-- BEGIN --

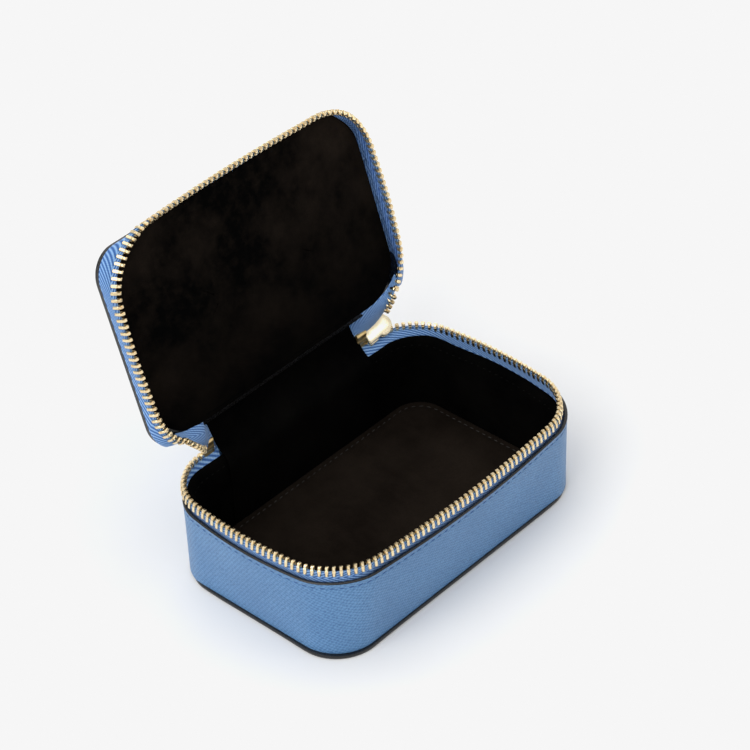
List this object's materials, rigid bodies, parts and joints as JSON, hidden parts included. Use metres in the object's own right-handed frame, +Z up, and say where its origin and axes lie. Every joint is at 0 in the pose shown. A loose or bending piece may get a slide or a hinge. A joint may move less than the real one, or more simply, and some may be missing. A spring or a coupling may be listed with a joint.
{
  "type": "jewellery case",
  "caption": "Small rectangular zip-round jewellery case in blue grained leather with black painted edges, suede lining, hinged lid and gold metal zip.",
  "frame": {"origin": "middle of the tray's underside, on the surface it stands on", "axes": "+X along the long side, with the slider's end at +X; -Y towards the front, +Y towards the hinge; +Z up"},
  "size_m": [0.1138, 0.0951, 0.1087],
  "materials": {
    "leather": "cross-grain embossed leather, cornflower blue, satin",
    "edge_leather": "cross-grain embossed leather with black painted cut edges",
    "suede": "black brushed microsuede, matt",
    "floor_suede": "black-brown brushed microsuede, matt",
    "board": "grey stiffening board",
    "tape": "herringbone-woven polyester zip tape, bright blue",
    "thread": "twisted polyester thread, blue",
    "black_thread": "twisted polyester thread, black-brown",
    "gold": "pale gold plating, polished",
    "backing": "bonded backing with black painted edge"
  },
  "bodies": {
    "tray": {"base_leather": "edge_leather", "base_board": "board", "floor_pad": "floor_suede", "floor_stitches": "black_thread", "tray_wall_leather": "leather", "tray_wall_board": "board", "tray_wall_lining": "suede", "rim_stitches": "thread", "tray_zip_tape": "tape", "tray_zip_teeth": "gold", "end_stop_left": "gold", "end_stop_right": "gold", "spine_leather_lower": "leather", "spine_lining_lower": "suede"},
    "lid": {"lid_leather": "edge_leather", "lid_backing": "backing", "lid_board": "board", "lid_lining": "suede", "lid_stitches": "thread", "lid_zip_tape": "tape", "lid_zip_teeth": "gold", "spine_leather_upper": "leather", "spine_lining_upper": "suede"},
    "slider": {"slider_body": "gold", "slider_bridge": "gold"},
    "pull": {"pull_tab": "gold"}
  },
  "joints": [
    {"name": "lid_hinge", "type": "hinge", "parent": "tray", "child": "lid", "pos_m": [0, 0.0372, 0.0387], "axis": [1, 0, 0], "range_deg": [0, 108]},
    {"name": "slider_travel", "type": "hinge", "parent": "tray", "child": "slider", "pos_m": [0.0387, 0.0202, 0.0324], "axis": [0, 0, -1], "range_deg": [0, 14]},
    {"name": "pull_swing", "type": "hinge", "parent": "slider", "child": "pull", "pos_m": [0.0417, 0.03916, 0.0324], "axis": [0, 0, -1], "range_deg": [0, 180]}
  ]
}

-- END --

> _TASK STATEMENT_
Quote the entire listing above exactly.

> _SOLUTION TO THE EXERCISE_
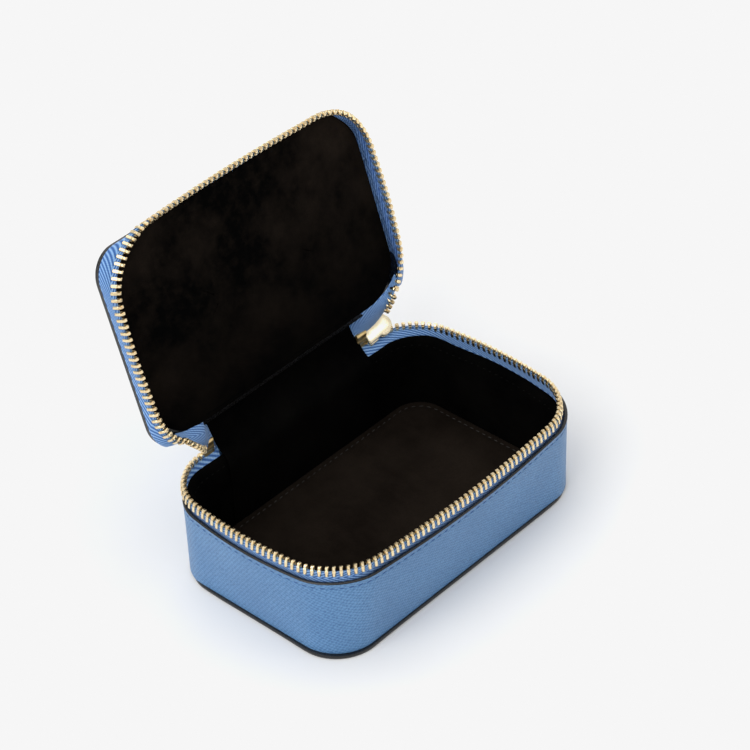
List this object's materials, rigid bodies, parts and joints as JSON, hidden parts included. Use metres in the object's own right-handed frame, +Z up, and say where its origin and axes lie. Every joint is at 0 in the pose shown. A loose or bending piece may get a slide or a hinge. A joint may move less than the real one, or more simply, and some may be missing. A spring or a coupling may be listed with a joint.
{
  "type": "jewellery case",
  "caption": "Small rectangular zip-round jewellery case in blue grained leather with black painted edges, suede lining, hinged lid and gold metal zip.",
  "frame": {"origin": "middle of the tray's underside, on the surface it stands on", "axes": "+X along the long side, with the slider's end at +X; -Y towards the front, +Y towards the hinge; +Z up"},
  "size_m": [0.1138, 0.0951, 0.1087],
  "materials": {
    "leather": "cross-grain embossed leather, cornflower blue, satin",
    "edge_leather": "cross-grain embossed leather with black painted cut edges",
    "suede": "black brushed microsuede, matt",
    "floor_suede": "black-brown brushed microsuede, matt",
    "board": "grey stiffening board",
    "tape": "herringbone-woven polyester zip tape, bright blue",
    "thread": "twisted polyester thread, blue",
    "black_thread": "twisted polyester thread, black-brown",
    "gold": "pale gold plating, polished",
    "backing": "bonded backing with black painted edge"
  },
  "bodies": {
    "tray": {"base_leather": "edge_leather", "base_board": "board", "floor_pad": "floor_suede", "floor_stitches": "black_thread", "tray_wall_leather": "leather", "tray_wall_board": "board", "tray_wall_lining": "suede", "rim_stitches": "thread", "tray_zip_tape": "tape", "tray_zip_teeth": "gold", "end_stop_left": "gold", "end_stop_right": "gold", "spine_leather_lower": "leather", "spine_lining_lower": "suede"},
    "lid": {"lid_leather": "edge_leather", "lid_backing": "backing", "lid_board": "board", "lid_lining": "suede", "lid_stitches": "thread", "lid_zip_tape": "tape", "lid_zip_teeth": "gold", "spine_leather_upper": "leather", "spine_lining_upper": "suede"},
    "slider": {"slider_body": "gold", "slider_bridge": "gold"},
    "pull": {"pull_tab": "gold"}
  },
  "joints": [
    {"name": "lid_hinge", "type": "hinge", "parent": "tray", "child": "lid", "pos_m": [0, 0.0372, 0.0387], "axis": [1, 0, 0], "range_deg": [0, 108]},
    {"name": "slider_travel", "type": "hinge", "parent": "tray", "child": "slider", "pos_m": [0.0387, 0.0202, 0.0324], "axis": [0, 0, -1], "range_deg": [0, 14]},
    {"name": "pull_swing", "type": "hinge", "parent": "slider", "child": "pull", "pos_m": [0.0417, 0.03916, 0.0324], "axis": [0, 0, -1], "range_deg": [0, 180]}
  ]
}